# Entries provided:
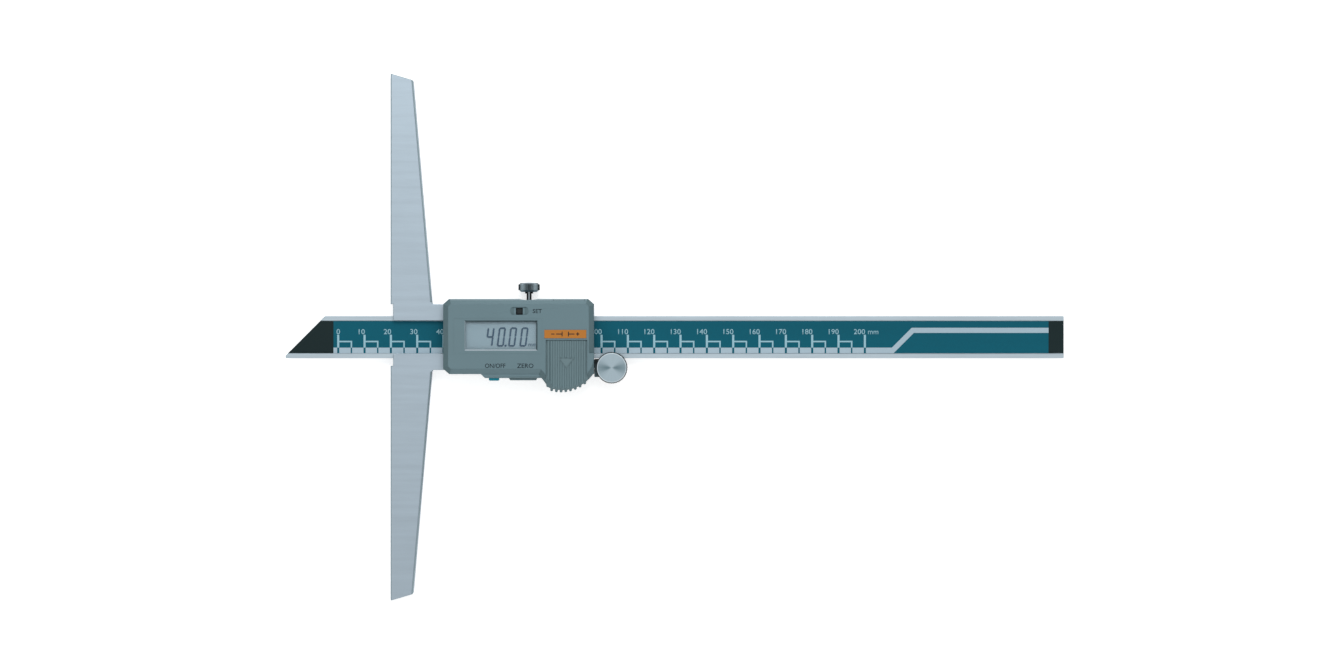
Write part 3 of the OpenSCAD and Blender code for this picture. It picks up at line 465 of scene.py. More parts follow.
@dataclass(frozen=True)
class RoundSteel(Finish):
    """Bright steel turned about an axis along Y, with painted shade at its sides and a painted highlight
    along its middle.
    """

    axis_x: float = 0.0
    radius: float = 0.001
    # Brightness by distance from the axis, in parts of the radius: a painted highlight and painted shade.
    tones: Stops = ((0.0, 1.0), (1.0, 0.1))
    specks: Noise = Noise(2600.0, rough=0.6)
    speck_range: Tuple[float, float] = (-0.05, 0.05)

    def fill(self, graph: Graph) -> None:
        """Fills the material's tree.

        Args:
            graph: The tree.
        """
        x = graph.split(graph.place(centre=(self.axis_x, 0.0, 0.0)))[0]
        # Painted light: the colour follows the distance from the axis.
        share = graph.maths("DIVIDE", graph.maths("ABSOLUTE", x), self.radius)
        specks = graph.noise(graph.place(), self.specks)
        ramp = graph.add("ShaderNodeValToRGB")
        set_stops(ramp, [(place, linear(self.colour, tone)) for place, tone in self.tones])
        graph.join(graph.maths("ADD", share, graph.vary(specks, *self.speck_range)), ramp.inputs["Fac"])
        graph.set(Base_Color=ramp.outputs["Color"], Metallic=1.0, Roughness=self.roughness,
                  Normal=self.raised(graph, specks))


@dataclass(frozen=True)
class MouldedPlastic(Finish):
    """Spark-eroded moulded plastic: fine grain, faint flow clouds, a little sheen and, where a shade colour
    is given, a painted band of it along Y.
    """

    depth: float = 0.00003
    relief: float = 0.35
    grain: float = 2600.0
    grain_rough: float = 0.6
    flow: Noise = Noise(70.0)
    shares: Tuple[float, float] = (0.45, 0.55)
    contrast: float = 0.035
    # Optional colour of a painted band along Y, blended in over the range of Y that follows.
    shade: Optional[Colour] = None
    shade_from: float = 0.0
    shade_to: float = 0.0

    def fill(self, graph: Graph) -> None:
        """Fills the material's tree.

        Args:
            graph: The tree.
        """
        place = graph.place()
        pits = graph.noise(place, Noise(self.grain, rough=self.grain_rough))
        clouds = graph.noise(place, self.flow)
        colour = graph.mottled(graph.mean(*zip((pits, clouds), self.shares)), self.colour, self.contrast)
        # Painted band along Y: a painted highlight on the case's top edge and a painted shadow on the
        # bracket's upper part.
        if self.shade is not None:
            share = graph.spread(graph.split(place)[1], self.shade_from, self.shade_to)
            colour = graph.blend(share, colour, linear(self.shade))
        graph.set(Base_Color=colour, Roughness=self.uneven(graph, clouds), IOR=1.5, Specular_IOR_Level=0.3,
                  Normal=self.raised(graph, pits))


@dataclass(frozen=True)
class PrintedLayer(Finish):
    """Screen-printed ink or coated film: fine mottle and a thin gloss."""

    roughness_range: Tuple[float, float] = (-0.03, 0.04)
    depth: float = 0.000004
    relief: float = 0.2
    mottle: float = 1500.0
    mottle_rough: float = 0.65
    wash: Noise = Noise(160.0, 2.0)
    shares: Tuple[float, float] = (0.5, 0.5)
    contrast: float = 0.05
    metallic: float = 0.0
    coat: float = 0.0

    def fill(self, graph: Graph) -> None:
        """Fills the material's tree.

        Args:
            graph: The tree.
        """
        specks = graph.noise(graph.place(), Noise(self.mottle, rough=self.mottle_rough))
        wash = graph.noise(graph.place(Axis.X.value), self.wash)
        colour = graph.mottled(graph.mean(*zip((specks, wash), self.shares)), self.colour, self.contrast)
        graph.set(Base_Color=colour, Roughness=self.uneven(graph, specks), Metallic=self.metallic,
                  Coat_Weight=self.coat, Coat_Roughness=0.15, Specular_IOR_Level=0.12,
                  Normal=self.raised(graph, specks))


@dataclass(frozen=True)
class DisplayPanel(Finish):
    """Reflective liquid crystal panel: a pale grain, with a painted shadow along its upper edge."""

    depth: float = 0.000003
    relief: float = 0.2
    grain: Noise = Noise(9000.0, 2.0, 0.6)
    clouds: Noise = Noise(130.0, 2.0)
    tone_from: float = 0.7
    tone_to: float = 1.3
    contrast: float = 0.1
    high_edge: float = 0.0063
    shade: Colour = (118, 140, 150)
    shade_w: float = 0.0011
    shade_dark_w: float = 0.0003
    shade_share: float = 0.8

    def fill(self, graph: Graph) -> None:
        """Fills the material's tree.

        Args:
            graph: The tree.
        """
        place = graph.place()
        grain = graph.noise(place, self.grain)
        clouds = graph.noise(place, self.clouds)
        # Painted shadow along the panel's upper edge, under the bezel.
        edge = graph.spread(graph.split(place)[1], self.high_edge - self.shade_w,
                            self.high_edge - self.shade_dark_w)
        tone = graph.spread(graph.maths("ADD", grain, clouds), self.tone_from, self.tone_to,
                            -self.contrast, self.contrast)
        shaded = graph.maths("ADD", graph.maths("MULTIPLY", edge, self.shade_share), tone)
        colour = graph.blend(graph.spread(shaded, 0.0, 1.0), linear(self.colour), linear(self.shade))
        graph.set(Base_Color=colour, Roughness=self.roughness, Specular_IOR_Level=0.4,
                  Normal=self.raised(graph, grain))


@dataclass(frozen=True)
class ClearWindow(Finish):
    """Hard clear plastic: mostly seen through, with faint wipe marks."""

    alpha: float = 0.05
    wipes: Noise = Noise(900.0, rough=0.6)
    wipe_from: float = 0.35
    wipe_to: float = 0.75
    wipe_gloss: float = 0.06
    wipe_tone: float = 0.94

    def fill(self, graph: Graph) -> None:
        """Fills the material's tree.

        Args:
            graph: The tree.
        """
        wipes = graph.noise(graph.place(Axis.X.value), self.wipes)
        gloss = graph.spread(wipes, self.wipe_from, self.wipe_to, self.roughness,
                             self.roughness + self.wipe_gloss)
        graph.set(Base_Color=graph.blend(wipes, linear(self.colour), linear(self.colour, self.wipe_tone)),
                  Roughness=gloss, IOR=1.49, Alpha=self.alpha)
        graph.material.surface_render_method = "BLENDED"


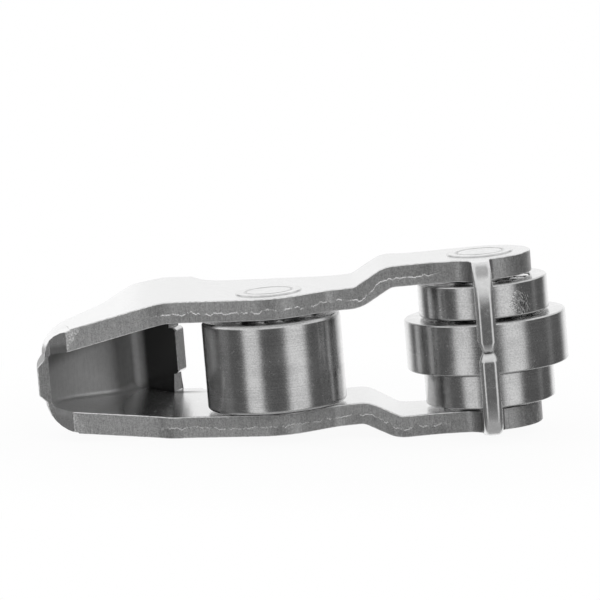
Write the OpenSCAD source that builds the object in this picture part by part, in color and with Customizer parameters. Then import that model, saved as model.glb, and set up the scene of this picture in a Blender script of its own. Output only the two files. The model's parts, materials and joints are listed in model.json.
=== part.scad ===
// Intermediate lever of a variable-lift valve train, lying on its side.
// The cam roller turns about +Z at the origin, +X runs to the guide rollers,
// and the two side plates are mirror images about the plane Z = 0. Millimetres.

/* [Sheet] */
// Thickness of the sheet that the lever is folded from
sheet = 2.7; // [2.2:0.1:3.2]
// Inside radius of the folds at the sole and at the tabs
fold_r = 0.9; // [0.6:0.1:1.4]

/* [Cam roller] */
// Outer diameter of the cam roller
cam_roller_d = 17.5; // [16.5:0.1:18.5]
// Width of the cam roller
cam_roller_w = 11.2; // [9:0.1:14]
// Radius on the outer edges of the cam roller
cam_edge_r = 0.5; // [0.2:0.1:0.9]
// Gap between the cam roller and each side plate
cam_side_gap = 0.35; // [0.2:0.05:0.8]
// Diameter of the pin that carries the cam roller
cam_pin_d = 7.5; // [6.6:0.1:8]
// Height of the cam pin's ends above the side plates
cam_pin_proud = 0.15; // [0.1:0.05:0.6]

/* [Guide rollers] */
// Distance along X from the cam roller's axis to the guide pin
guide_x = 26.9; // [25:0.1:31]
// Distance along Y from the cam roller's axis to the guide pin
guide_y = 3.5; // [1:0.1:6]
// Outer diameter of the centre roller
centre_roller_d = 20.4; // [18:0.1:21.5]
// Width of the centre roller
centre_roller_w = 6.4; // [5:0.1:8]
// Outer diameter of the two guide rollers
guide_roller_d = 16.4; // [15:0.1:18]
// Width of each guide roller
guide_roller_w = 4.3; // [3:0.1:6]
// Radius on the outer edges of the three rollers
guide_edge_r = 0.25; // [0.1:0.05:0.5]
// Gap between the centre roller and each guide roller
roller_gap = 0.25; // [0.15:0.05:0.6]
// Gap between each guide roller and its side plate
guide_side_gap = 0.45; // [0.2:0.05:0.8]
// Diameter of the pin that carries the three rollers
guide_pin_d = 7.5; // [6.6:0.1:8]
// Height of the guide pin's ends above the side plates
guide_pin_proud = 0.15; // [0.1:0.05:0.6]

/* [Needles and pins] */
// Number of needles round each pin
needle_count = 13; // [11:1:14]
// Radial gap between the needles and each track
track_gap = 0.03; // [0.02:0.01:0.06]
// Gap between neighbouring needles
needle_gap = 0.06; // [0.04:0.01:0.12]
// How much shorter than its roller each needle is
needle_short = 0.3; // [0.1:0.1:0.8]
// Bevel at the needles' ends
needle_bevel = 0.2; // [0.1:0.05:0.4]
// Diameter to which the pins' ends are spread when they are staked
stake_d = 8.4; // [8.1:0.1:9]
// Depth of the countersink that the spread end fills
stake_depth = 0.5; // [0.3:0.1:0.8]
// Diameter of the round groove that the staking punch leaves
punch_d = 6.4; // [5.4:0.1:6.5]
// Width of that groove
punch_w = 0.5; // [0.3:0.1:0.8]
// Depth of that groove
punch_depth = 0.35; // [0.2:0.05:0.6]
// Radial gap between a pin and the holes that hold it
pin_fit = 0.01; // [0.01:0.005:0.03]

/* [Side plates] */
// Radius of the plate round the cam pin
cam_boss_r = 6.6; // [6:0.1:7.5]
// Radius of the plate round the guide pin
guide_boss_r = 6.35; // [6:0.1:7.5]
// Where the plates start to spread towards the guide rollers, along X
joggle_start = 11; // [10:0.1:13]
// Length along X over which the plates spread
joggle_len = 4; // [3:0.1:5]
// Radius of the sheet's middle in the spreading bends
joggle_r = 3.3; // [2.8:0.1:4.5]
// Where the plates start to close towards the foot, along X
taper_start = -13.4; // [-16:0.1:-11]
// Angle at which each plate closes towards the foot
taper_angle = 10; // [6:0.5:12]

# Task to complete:
Set down verbatim only the lines between the start of the data above and the line with "speck_range: Tuple[float, float]", both boundaries included.

# Solution for this exercise:
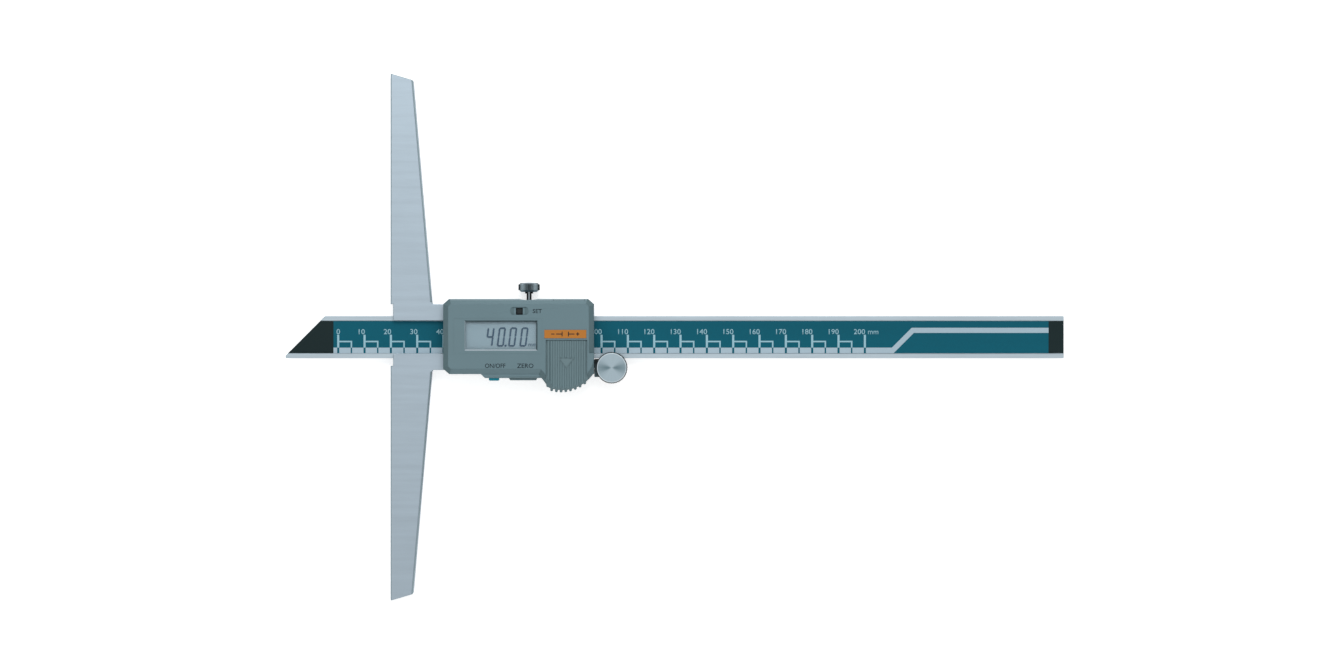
Write part 3 of the OpenSCAD and Blender code for this picture. It picks up at line 465 of scene.py. More parts follow.
@dataclass(frozen=True)
class RoundSteel(Finish):
    """Bright steel turned about an axis along Y, with painted shade at its sides and a painted highlight
    along its middle.
    """

    axis_x: float = 0.0
    radius: float = 0.001
    # Brightness by distance from the axis, in parts of the radius: a painted highlight and painted shade.
    tones: Stops = ((0.0, 1.0), (1.0, 0.1))
    specks: Noise = Noise(2600.0, rough=0.6)
    speck_range: Tuple[float, float] = (-0.05, 0.05)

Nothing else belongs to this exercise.